Financial speculation in the world is growing continually. The trade in currency is over $1.5 trillion in terms of U.S. dollars. About 90% of that trade in currency is purely for reasons of speculation. When we have that kind of speculation we end up with a system and a vision where poor people in poor countries are deprived of their fair share of resources and the wealth of the planet.
We have made a suggestion. I had a private member's motion in March 1999 which would have introduced a small tax on the speculation of currency, the so-called Tobin tax named after the late James Tobin who passed away a couple of months ago in the United States. Mr. Tobin had won a Nobel prize.
If we introduced a small tax, say 0.1% or 0.2% of each transaction, that tax would have two effects. First, it would slow down the speculation that is carried on mainly by investment bankers but also others in the world. It would also create a huge international development fund of several tens of billions of dollars each year, amounting very quickly to hundreds of billions of dollars. We could use that development fund as a modern day Marshall plan for the development of places, such as Africa and Afghanistan, third world countries, into a vision of helping them help themselves economically. This would be similar to what was done after the second world war in Europe when the Marshall plan was put into effect.

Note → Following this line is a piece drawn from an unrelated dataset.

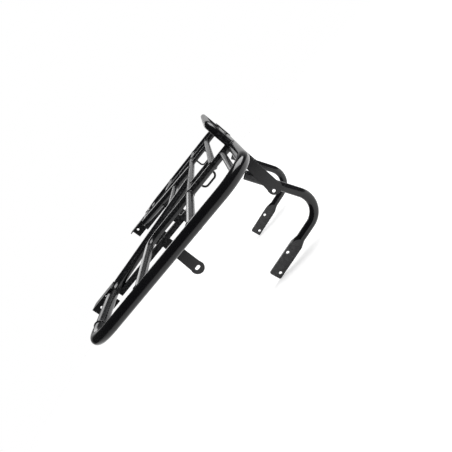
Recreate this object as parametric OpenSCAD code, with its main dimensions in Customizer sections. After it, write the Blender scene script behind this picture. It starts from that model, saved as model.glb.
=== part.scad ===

Those are the kinds of things that could be done if we had some regulation of the international financial market. We are suggesting that the bill before us today is a bill that is very short and not controversial. It brings a little bit more order and rationale to the clearing house system and to the payment and settlement system in our country. It affects the three clearing houses. It affects the Bourse de Montréal, the Montreal stock exchange. It is a bill we can all support in the House as a small step forward to a more rational economic system.